__Work instructions__: Repeat exactly, and only, the lines below starting at the line that contains "0.05, 0.03), 0.3))" and ending at the line that contains "before = set(bpy.data.objects)", inclusive of both.

__Supplied data__:

>>>

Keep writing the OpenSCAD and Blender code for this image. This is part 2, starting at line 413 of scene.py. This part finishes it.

<<<
>>>

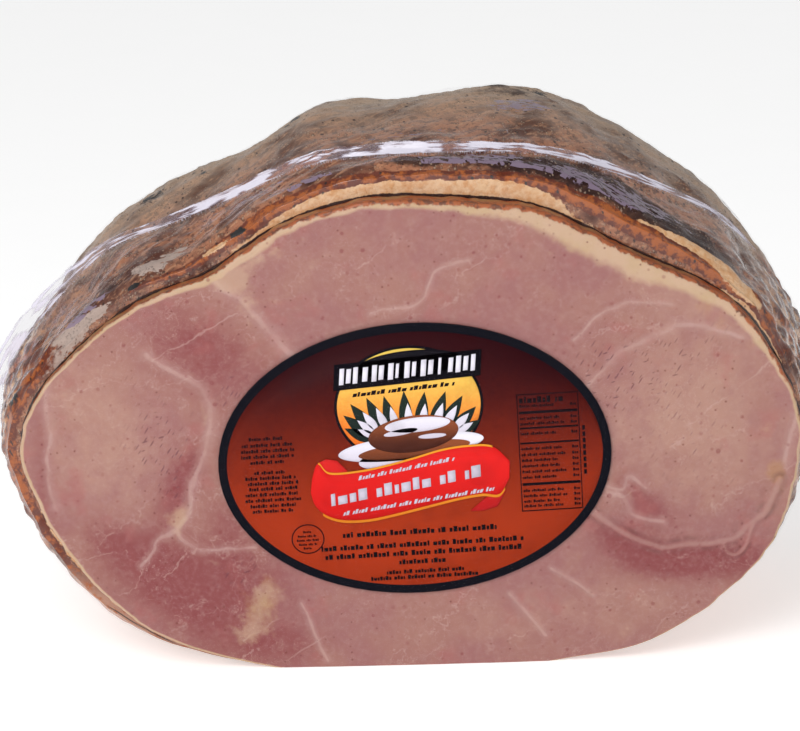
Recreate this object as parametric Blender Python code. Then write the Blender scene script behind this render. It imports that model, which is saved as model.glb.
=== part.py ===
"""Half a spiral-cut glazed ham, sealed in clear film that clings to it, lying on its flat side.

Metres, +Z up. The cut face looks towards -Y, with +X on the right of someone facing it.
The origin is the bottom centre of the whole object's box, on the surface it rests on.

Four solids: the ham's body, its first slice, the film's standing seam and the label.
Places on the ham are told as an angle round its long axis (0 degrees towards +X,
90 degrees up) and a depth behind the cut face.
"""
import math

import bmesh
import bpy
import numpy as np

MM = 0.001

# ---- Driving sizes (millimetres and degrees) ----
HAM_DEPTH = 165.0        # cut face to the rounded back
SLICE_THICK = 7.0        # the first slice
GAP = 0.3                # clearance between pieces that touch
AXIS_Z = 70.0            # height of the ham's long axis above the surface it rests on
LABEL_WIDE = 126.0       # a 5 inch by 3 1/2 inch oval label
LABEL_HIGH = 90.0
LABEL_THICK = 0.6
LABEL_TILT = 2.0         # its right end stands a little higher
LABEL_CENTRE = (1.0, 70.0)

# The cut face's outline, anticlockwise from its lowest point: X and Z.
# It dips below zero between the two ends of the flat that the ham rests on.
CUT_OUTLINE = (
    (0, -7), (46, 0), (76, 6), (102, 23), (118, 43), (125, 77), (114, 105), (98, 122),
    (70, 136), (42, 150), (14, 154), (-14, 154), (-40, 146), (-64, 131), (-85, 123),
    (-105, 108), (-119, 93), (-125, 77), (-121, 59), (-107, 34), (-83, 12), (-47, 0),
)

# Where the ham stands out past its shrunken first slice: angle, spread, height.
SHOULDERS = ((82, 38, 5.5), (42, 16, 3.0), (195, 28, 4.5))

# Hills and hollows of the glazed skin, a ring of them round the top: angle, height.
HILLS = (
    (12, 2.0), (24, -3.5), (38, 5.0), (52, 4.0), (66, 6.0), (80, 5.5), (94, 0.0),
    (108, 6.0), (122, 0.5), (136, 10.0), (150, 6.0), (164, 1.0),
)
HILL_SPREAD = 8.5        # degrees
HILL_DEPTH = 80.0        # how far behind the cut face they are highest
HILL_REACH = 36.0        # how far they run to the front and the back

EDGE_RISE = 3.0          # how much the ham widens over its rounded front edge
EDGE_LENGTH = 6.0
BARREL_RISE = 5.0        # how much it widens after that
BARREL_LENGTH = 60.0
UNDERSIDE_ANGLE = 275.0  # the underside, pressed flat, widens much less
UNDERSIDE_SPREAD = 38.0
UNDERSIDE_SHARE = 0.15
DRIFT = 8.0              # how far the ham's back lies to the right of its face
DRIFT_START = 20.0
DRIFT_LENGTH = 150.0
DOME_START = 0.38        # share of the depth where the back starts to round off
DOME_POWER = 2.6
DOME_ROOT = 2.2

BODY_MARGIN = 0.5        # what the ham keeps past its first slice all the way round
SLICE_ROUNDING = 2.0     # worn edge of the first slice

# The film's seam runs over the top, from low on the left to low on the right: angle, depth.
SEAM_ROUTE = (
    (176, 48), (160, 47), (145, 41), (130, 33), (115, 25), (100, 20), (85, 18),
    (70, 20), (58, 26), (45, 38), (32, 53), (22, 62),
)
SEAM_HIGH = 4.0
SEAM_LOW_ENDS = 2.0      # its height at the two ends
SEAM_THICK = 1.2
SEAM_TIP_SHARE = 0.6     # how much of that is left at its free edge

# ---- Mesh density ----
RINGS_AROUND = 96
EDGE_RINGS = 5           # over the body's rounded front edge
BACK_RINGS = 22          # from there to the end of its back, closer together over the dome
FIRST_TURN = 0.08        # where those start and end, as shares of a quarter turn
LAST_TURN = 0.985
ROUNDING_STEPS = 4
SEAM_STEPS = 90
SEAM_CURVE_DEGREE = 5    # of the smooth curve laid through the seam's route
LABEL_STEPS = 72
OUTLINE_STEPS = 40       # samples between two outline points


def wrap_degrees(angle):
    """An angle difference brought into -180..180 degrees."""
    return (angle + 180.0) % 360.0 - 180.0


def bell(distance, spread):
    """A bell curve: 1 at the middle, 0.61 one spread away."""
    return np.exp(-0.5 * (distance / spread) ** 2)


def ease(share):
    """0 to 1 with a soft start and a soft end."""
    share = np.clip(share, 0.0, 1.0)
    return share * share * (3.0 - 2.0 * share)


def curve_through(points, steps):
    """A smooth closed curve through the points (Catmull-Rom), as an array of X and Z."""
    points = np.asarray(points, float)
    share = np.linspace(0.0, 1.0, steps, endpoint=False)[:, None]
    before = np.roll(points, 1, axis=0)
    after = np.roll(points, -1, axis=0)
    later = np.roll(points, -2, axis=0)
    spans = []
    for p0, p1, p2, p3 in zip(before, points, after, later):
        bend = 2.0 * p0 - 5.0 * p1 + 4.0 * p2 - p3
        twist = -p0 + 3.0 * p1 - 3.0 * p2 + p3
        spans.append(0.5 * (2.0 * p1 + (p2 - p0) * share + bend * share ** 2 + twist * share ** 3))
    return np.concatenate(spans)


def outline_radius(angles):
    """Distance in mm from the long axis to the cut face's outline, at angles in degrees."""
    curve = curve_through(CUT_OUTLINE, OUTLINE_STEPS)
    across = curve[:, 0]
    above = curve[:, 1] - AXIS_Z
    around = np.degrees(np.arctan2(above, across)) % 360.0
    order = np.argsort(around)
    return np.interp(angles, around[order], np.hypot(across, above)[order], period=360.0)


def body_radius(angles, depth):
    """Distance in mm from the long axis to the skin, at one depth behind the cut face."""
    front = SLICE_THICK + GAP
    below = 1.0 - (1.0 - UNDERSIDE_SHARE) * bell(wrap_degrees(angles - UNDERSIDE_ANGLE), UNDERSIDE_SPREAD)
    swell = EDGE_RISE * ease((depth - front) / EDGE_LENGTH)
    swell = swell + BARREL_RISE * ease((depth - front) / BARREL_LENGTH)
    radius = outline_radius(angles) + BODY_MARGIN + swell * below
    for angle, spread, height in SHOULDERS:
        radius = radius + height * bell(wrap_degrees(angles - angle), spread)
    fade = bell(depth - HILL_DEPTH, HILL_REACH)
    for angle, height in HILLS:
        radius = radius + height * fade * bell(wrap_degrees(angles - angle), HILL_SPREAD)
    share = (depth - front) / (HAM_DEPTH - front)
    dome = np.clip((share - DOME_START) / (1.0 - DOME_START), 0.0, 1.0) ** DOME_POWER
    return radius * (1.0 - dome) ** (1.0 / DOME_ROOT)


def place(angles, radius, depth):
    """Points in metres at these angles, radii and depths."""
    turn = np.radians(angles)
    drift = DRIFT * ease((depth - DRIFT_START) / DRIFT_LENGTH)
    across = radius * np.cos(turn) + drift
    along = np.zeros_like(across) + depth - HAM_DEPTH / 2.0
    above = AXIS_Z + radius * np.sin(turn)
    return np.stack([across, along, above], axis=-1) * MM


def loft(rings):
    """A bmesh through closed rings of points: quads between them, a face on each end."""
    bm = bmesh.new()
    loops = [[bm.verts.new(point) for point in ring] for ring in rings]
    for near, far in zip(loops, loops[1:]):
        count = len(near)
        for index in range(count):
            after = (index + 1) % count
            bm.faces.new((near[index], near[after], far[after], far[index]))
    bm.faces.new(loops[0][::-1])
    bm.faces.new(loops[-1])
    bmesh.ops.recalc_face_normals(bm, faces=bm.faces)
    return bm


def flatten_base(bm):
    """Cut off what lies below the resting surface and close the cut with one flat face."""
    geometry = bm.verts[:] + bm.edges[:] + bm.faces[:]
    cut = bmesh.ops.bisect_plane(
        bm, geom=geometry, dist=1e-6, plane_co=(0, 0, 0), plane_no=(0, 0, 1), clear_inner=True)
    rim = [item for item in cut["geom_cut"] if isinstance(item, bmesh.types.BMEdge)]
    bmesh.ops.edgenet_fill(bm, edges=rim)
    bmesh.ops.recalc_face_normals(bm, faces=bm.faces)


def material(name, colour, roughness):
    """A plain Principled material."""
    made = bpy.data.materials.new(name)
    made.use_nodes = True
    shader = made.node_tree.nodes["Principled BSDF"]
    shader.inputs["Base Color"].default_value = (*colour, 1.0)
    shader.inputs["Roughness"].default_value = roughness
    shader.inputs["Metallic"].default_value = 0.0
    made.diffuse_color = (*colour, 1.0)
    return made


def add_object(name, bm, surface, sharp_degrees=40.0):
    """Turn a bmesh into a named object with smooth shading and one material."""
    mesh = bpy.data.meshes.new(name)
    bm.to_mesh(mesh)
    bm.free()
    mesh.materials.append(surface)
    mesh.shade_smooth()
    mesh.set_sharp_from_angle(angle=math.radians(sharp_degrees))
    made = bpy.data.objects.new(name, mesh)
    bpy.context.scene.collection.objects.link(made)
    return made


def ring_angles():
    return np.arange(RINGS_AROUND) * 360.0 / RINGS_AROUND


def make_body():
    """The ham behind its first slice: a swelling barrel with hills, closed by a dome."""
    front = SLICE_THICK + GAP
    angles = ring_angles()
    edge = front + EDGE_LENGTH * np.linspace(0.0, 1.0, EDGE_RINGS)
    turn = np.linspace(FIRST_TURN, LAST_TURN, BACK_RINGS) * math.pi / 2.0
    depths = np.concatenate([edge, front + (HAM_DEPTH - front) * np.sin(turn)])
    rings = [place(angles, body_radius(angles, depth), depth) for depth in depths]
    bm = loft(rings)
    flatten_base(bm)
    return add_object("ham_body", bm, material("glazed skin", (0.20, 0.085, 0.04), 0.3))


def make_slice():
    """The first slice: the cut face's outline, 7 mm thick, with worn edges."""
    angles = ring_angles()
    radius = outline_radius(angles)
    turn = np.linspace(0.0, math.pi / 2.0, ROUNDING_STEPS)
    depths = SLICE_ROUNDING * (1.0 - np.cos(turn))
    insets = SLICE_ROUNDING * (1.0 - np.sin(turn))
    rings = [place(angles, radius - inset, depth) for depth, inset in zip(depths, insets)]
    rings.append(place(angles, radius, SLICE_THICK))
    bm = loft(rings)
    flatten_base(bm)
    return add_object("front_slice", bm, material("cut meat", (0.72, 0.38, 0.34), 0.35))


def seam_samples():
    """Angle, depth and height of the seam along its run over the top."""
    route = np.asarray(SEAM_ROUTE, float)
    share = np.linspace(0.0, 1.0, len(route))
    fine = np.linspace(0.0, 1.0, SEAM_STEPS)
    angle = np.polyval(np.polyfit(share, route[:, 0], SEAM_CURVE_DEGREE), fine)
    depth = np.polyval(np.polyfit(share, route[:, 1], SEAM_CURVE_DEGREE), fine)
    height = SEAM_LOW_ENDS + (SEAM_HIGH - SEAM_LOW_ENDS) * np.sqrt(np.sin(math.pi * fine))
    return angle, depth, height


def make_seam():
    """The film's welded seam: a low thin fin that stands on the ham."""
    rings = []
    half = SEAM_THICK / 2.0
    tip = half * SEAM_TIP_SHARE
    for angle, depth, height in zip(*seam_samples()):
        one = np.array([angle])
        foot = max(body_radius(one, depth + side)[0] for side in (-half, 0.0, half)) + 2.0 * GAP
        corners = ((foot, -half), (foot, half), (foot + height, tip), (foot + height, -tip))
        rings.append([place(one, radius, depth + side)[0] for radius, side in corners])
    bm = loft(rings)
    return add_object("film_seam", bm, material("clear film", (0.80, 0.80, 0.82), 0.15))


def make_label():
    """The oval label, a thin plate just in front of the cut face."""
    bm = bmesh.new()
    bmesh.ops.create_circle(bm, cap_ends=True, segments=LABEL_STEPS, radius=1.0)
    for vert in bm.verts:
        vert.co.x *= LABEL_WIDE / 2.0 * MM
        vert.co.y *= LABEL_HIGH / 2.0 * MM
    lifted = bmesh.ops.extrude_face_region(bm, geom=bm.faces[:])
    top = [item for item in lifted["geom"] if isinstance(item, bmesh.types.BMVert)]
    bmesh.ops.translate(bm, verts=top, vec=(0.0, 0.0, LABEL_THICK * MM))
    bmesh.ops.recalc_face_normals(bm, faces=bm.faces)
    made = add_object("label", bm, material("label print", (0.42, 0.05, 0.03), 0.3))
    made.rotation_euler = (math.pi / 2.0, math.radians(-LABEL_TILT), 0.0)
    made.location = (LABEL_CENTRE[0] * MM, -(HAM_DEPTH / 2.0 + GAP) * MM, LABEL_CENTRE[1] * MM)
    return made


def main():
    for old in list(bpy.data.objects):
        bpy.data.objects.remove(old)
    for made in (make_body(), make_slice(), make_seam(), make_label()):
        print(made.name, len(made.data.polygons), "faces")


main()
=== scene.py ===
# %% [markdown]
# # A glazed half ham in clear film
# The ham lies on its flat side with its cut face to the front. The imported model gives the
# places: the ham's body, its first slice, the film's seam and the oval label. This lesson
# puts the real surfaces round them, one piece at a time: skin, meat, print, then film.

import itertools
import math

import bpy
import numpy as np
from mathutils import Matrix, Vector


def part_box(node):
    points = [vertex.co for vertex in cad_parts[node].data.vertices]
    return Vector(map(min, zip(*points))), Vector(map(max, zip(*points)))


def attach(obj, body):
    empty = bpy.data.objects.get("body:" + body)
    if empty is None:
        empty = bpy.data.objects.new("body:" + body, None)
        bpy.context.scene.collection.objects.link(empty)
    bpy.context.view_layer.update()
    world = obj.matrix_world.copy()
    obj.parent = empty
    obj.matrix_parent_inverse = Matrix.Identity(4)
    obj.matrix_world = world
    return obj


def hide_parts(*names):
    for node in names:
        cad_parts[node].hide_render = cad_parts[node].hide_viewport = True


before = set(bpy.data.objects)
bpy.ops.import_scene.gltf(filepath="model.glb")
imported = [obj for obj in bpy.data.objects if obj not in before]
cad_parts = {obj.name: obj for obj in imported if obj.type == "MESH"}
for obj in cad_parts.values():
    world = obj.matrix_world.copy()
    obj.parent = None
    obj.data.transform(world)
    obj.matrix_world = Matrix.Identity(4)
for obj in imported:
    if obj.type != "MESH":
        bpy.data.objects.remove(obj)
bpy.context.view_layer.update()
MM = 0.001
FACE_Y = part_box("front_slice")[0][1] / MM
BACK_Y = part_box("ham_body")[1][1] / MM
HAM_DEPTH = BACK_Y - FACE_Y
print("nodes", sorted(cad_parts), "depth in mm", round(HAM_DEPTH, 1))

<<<

__Reply__:
    made = add_object("label", bm, material("label print", (0.42, 0.05, 0.03), 0.3))
    made.rotation_euler = (math.pi / 2.0, math.radians(-LABEL_TILT), 0.0)
    made.location = (LABEL_CENTRE[0] * MM, -(HAM_DEPTH / 2.0 + GAP) * MM, LABEL_CENTRE[1] * MM)
    return made


def main():
    for old in list(bpy.data.objects):
        bpy.data.objects.remove(old)
    for made in (make_body(), make_slice(), make_seam(), make_label()):
        print(made.name, len(made.data.polygons), "faces")


main()
=== scene.py ===
# %% [markdown]
# # A glazed half ham in clear film
# The ham lies on its flat side with its cut face to the front. The imported model gives the
# places: the ham's body, its first slice, the film's seam and the oval label. This lesson
# puts the real surfaces round them, one piece at a time: skin, meat, print, then film.

import itertools
import math

import bpy
import numpy as np
from mathutils import Matrix, Vector


def part_box(node):
    points = [vertex.co for vertex in cad_parts[node].data.vertices]
    return Vector(map(min, zip(*points))), Vector(map(max, zip(*points)))


def attach(obj, body):
    empty = bpy.data.objects.get("body:" + body)
    if empty is None:
        empty = bpy.data.objects.new("body:" + body, None)
        bpy.context.scene.collection.objects.link(empty)
    bpy.context.view_layer.update()
    world = obj.matrix_world.copy()
    obj.parent = empty
    obj.matrix_parent_inverse = Matrix.Identity(4)
    obj.matrix_world = world
    return obj


def hide_parts(*names):
    for node in names:
        cad_parts[node].hide_render = cad_parts[node].hide_viewport = True


before = set(bpy.data.objects)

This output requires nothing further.